>> Start

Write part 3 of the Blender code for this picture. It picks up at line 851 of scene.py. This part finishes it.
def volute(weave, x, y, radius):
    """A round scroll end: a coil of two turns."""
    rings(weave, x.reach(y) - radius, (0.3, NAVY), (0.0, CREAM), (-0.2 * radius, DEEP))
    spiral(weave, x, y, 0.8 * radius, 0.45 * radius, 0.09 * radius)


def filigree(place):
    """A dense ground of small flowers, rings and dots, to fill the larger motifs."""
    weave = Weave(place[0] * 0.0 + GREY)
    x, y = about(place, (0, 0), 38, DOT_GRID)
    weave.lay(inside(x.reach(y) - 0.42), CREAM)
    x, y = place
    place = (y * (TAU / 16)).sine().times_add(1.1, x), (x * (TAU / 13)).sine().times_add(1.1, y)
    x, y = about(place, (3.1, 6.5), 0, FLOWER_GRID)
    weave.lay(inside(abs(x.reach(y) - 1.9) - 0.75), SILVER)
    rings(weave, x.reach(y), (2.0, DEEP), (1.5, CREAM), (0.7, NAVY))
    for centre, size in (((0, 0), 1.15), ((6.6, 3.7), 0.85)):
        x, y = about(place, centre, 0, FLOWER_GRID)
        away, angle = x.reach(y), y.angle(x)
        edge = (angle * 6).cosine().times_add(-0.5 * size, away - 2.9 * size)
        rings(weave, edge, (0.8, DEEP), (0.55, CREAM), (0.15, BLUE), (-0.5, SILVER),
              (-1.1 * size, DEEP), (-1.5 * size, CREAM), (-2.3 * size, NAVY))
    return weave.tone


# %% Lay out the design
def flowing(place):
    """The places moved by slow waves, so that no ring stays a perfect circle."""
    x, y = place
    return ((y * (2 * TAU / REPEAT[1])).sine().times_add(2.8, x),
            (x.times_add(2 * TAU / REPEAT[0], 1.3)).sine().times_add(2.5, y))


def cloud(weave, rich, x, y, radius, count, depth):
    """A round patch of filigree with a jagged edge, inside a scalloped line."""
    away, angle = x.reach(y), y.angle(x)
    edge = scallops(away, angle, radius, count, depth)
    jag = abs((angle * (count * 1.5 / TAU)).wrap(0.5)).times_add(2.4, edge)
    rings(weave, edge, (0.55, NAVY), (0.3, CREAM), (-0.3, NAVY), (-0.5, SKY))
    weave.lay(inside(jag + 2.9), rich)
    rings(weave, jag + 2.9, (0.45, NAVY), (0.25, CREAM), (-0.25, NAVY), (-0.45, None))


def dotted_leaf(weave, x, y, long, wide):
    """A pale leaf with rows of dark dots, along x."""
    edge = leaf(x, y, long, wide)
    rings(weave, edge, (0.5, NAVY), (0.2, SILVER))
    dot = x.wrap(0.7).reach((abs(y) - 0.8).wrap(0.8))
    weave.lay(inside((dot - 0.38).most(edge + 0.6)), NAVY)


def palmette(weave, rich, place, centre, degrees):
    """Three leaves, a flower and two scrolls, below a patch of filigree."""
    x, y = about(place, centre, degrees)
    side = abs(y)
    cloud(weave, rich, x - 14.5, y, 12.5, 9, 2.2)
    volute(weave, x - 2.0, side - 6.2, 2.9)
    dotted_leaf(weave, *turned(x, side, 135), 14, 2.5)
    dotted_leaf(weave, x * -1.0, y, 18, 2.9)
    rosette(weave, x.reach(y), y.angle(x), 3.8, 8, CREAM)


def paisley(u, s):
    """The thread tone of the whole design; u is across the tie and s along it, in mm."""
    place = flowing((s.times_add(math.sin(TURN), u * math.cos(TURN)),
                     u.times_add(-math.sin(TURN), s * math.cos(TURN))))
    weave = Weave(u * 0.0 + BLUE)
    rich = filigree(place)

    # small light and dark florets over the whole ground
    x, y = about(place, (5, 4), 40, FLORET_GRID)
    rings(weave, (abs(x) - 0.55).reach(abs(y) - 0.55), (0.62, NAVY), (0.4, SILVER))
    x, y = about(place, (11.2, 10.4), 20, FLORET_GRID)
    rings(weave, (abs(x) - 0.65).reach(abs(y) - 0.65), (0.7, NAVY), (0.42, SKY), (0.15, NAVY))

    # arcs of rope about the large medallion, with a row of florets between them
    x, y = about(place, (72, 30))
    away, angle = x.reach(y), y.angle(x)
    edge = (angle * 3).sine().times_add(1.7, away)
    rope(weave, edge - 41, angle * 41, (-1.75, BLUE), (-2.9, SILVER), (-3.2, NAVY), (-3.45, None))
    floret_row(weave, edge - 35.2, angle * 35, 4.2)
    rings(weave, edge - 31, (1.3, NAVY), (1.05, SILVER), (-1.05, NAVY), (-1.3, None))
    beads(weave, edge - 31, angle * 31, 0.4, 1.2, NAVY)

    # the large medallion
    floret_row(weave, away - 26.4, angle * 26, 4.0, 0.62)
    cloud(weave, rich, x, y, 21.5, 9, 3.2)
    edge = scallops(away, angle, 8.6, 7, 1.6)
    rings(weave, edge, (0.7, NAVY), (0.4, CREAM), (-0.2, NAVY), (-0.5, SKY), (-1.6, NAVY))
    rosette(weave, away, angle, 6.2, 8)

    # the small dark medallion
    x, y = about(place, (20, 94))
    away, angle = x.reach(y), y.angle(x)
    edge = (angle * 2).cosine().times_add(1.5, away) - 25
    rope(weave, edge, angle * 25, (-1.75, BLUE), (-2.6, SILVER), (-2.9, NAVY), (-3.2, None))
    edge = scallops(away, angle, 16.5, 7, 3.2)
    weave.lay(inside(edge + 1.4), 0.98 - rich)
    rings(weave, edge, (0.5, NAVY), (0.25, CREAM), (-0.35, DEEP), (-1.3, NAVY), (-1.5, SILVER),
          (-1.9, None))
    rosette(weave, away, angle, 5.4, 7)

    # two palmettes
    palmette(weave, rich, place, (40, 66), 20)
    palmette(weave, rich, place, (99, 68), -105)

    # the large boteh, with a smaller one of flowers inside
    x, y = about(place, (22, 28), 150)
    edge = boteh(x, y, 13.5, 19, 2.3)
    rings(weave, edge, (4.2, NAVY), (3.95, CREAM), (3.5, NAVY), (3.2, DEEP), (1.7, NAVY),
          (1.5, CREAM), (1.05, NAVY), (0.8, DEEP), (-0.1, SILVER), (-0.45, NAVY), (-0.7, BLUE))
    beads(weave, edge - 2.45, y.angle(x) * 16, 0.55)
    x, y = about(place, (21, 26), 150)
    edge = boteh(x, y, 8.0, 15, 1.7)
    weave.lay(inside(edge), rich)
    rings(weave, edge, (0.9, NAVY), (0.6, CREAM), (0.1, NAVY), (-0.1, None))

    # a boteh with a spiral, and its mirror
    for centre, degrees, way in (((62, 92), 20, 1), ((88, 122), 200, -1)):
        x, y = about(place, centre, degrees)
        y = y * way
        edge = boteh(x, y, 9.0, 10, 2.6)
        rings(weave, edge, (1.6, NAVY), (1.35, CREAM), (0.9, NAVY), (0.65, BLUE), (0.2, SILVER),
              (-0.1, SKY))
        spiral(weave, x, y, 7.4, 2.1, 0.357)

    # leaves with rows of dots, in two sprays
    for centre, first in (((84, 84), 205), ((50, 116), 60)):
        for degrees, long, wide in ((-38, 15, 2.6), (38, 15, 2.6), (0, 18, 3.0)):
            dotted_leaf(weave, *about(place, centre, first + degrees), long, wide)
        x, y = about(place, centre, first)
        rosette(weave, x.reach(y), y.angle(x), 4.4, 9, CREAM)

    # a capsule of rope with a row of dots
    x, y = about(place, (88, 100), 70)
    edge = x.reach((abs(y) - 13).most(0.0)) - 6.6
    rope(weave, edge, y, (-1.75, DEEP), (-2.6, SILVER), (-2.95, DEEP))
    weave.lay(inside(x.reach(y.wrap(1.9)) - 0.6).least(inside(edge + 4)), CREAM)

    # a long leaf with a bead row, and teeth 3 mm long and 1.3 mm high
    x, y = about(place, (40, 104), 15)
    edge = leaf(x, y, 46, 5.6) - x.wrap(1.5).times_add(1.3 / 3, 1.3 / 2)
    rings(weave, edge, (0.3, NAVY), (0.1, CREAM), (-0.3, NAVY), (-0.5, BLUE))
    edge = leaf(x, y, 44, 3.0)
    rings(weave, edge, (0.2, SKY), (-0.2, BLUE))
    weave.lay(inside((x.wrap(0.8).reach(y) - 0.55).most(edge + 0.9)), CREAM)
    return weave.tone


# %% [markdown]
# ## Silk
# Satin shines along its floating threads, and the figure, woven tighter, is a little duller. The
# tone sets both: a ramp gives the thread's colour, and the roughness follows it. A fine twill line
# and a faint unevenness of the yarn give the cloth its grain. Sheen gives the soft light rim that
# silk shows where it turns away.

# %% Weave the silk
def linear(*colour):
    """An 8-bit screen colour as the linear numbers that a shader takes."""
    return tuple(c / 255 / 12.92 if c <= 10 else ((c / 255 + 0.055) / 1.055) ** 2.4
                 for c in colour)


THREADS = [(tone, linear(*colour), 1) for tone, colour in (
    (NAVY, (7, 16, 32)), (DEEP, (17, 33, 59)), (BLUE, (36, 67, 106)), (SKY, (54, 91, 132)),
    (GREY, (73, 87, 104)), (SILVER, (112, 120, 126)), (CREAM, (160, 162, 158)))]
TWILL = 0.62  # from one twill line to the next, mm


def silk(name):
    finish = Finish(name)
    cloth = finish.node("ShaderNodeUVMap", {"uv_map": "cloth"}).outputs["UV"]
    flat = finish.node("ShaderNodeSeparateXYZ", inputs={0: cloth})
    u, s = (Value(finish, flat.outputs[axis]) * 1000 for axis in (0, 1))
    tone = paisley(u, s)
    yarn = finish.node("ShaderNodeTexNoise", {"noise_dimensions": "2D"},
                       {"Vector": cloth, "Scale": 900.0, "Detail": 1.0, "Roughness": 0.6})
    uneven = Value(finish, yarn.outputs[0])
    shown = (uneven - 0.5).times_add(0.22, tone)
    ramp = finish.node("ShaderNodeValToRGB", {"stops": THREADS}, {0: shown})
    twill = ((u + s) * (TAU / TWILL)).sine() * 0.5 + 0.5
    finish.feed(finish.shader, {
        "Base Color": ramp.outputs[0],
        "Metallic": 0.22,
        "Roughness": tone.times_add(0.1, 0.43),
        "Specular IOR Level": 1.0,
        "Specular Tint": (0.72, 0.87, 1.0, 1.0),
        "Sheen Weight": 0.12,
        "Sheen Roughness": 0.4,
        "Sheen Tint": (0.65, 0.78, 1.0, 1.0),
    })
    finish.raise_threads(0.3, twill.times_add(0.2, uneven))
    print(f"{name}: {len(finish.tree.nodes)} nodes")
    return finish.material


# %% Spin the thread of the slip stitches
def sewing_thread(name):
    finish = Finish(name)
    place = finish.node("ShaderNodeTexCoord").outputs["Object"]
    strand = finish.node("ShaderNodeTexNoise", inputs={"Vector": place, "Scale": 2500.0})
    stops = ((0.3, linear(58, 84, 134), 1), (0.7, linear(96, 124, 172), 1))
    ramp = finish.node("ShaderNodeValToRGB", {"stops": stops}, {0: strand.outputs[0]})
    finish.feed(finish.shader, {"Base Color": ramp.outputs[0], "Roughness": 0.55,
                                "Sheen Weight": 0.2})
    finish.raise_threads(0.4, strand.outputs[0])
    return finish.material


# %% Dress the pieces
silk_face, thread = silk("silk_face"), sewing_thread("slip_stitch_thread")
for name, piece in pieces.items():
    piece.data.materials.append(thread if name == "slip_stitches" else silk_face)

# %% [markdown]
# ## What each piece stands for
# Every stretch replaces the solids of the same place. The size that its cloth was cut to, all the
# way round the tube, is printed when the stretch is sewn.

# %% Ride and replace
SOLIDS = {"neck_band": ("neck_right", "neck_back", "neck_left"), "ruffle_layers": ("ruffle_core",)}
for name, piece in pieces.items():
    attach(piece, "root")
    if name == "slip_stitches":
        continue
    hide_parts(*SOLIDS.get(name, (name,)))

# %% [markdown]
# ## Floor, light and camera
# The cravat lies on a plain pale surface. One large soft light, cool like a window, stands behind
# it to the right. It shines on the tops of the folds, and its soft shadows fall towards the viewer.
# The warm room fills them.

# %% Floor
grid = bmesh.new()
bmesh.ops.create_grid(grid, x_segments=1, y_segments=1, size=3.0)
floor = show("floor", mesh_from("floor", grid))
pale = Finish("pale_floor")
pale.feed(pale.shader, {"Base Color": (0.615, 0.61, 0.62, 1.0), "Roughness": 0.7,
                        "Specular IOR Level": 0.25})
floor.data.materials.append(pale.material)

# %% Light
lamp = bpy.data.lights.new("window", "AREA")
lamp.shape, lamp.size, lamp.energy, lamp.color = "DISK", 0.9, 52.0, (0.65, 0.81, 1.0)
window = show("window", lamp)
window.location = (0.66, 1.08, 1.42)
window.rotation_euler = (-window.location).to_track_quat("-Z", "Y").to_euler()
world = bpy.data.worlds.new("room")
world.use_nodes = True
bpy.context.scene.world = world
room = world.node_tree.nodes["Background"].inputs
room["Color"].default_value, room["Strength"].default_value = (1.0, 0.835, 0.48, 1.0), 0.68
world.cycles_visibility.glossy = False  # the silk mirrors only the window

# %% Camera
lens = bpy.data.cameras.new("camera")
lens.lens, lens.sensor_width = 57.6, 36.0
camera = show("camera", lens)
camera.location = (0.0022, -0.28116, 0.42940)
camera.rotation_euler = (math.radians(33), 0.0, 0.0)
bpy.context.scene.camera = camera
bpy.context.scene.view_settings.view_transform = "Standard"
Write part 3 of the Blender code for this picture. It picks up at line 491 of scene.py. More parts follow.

>> End

Directive.
Search the data above for the string "code" and return every line that has it.

Solution.
Write part 3 of the Blender code for this picture. It picks up at line 851 of scene.py. This part finishes it.
Write part 3 of the Blender code for this picture. It picks up at line 491 of scene.py. More parts follow.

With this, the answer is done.